- Given exercise -
Return all of the data exactly as given.

··········

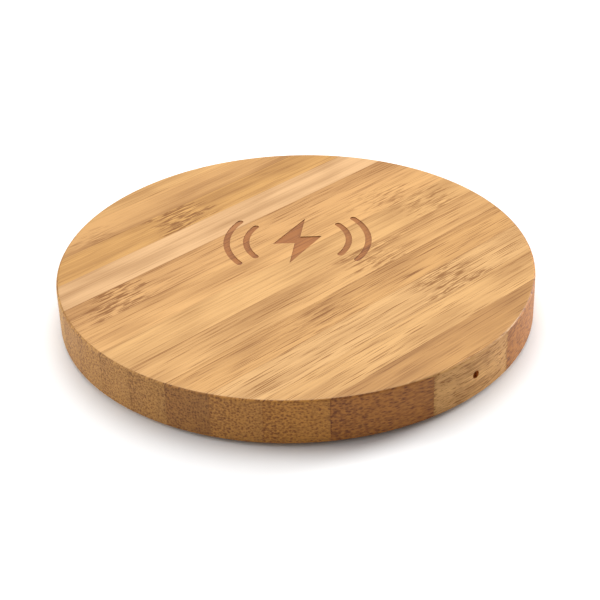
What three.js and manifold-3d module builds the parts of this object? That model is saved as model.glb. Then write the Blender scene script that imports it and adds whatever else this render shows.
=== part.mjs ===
// Round bamboo wireless charging pad: a milled bamboo casing closed by a screwed base plate,
// with a charging coil, its ferrite shield and a circuit board inside.
// Millimetres, +Z up. The origin is the centre of the pad on the surface that it stands on.
// The bamboo's grain runs along X. The status light shines out at -Y and the USB port opens at +Y.

import * as THREE from "three";
import { mergeVertices } from "three/addons/utils/BufferGeometryUtils.js";
import Module from "manifold-3d";

const wasm = await Module();
wasm.setup();

// ---- Driving dimensions ----

// Casing
const PAD_DIAMETER = 95;
const PAD_HEIGHT = 10; // from the standing surface to the charging face
const CASING_WALL = 12; // between the electronics pocket and the rim
const TOP_SKIN = 1.8; // bamboo left over the coil
const TOP_EDGE_ROUND = 0.45;
const BOTTOM_EDGE_CHAMFER = 0.4;

// Laser-engraved charging sign: a bolt between two pairs of waves
const SIGN = {
  depth: 0.15,
  turn: THREE.MathUtils.degToRad(-42.6), // it faces a user who sits between the light and the grain's end
  centre: [0.6, 8.5], // seen by that user: beyond the pad's middle
  boltHeight: 18,
  boltWidth: 10,
  waveRadii: [10.5, 14.5],
  waveHalfAngle: 0.62,
  waveStroke: 1.3,
};

// Base plate, feet and screws
const PLATE_THICKNESS = 1.6;
const PLATE_LEDGE = 7.5; // width of the casing's ledge that the plate is screwed to
const PLATE_EDGE_CHAMFER = 0.3;
const FOOT_COUNT = 4;
const FOOT_DIAMETER = 9;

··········

- The completed task -
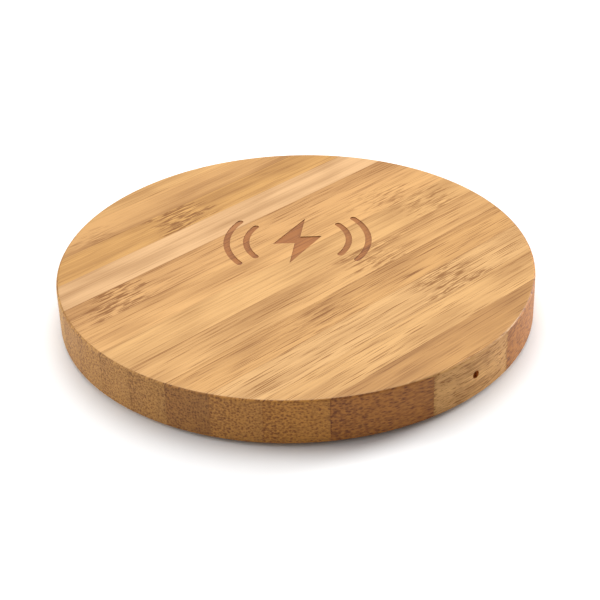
What three.js and manifold-3d module builds the parts of this object? That model is saved as model.glb. Then write the Blender scene script that imports it and adds whatever else this render shows.
=== part.mjs ===
// Round bamboo wireless charging pad: a milled bamboo casing closed by a screwed base plate,
// with a charging coil, its ferrite shield and a circuit board inside.
// Millimetres, +Z up. The origin is the centre of the pad on the surface that it stands on.
// The bamboo's grain runs along X. The status light shines out at -Y and the USB port opens at +Y.

import * as THREE from "three";
import { mergeVertices } from "three/addons/utils/BufferGeometryUtils.js";
import Module from "manifold-3d";

const wasm = await Module();
wasm.setup();

// ---- Driving dimensions ----

// Casing
const PAD_DIAMETER = 95;
const PAD_HEIGHT = 10; // from the standing surface to the charging face
const CASING_WALL = 12; // between the electronics pocket and the rim
const TOP_SKIN = 1.8; // bamboo left over the coil
const TOP_EDGE_ROUND = 0.45;
const BOTTOM_EDGE_CHAMFER = 0.4;

// Laser-engraved charging sign: a bolt between two pairs of waves
const SIGN = {
  depth: 0.15,
  turn: THREE.MathUtils.degToRad(-42.6), // it faces a user who sits between the light and the grain's end
  centre: [0.6, 8.5], // seen by that user: beyond the pad's middle
  boltHeight: 18,
  boltWidth: 10,
  waveRadii: [10.5, 14.5],
  waveHalfAngle: 0.62,
  waveStroke: 1.3,
};

// Base plate, feet and screws
const PLATE_THICKNESS = 1.6;
const PLATE_LEDGE = 7.5; // width of the casing's ledge that the plate is screwed to
const PLATE_EDGE_CHAMFER = 0.3;
const FOOT_COUNT = 4;
const FOOT_DIAMETER = 9;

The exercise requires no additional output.